Nervous, Kiran, persuaded her husband to inspect their basement and to check on an elderly neighbor.
“We began to wonder when it would end,” she said.
Shortly after police lifted the order to stay at home early Friday evening, Franklin Street homeowner David Henneberry ventured outside his house. He noticed something suspicious about the tarp on the boat docked in his yard and drew closer for inspection.
“He saw some blood and a body lying down,” said neighbor Joe Morrissey. “He told me he jumped up, dialed 911 and there was a cavalcade of police.”
Neighbors say the boat under tarp is a familiar sight in the backyard – it can be seen easily by anyone glancing up the driveway – but that Henneberry keeps a low profile.
“He’s an awesome fellow, a great gentleman,” said Frank Farrell, the safety officer at the nearby Watertown Yacht Club, where Henneberry is a member.
In his interview with CNN, Deveaux said police responded promptly to Henneberry’s call. They shut down the street and evacuated several homes. After an initial exchange of gun fire with Tsarnaev, they assaulted him with explosives known as flash bangs, meant to disorient, and a negotiator on the second floor of the house began talking to him.
Deveaux said police were worried that Tsarnaev was wearing an explosive vest – as his brother had been the night before. It took the negotiator 20 to 30 minutes to persuade the 19-year-old to lift his shirt so that authorities could see his chest.

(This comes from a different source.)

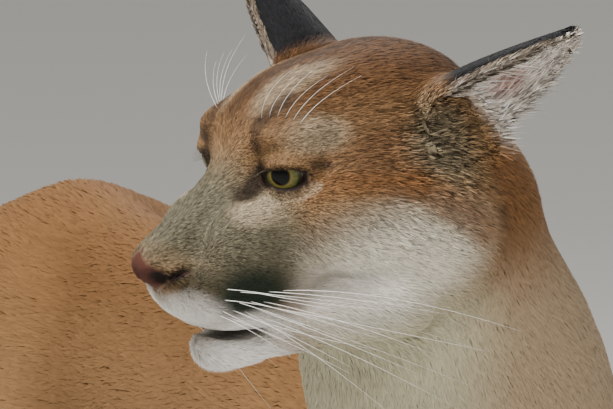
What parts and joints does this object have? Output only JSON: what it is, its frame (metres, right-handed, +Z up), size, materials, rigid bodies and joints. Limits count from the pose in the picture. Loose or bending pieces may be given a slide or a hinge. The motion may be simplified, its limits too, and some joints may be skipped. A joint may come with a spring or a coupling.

“Once we saw that, we felt comfortable enough to send some officers with tactical equipment to go in and grab him and pull him away from the boat so he wouldn’t be able to have anything,” Deveaux said in the CNN interview.
He noted that as police were talking with Tsarnaev, a hovering state police helicopter was keeping tabs on the wounded man with a heat seeking device that could detect every movement.
It was the Watertown’s second round with Dzhokhar Tsarnaev. The first came when he and his brother, who had allegedly shot and killed a Massachusetts Institute of Technology campus police officer, careened into the sleepy streets of Watertown in two vehicles, including a Mercedes SUV that they had carjacked.
Watertown police were able to track that car, Deveaux said, and knew what streets it was on because the carjacking victim’s cell phone was still in the vehicle. They knew they were tracking the Boston Marathon bombing suspects because they had bragged about their role to the carjacking victim, Deveaux said: "We did the Boston Marathon bombing and we killed a police officer," the chief said the victim had quoted them as saying.
Deveaux said a Watertown officer on duty spotted the two cars at about 12:30 a.m. and called for backup. But before other officers could arrive, the brothers jumped out of the cars and opened fired. “They came out shooting,” Deveaux said.
They pair carried handguns; a rifle, which Deveaux described as a long arm, was found in the car.
The police officer, still the sole responder, reversed his car to give himself some distance from the gunfire, as several more officers pulled up.
Deveaux said a shift had just ended and two off-duty officers on their way home responded to the call. Altogether, six police officers engaged in the gunfight, Deveaux said, estimating that there were more 200 shots fired over five to 10 minutes, in addition to an uncounted number of pipe bombs and other explosives that the two men were lighting and throwing.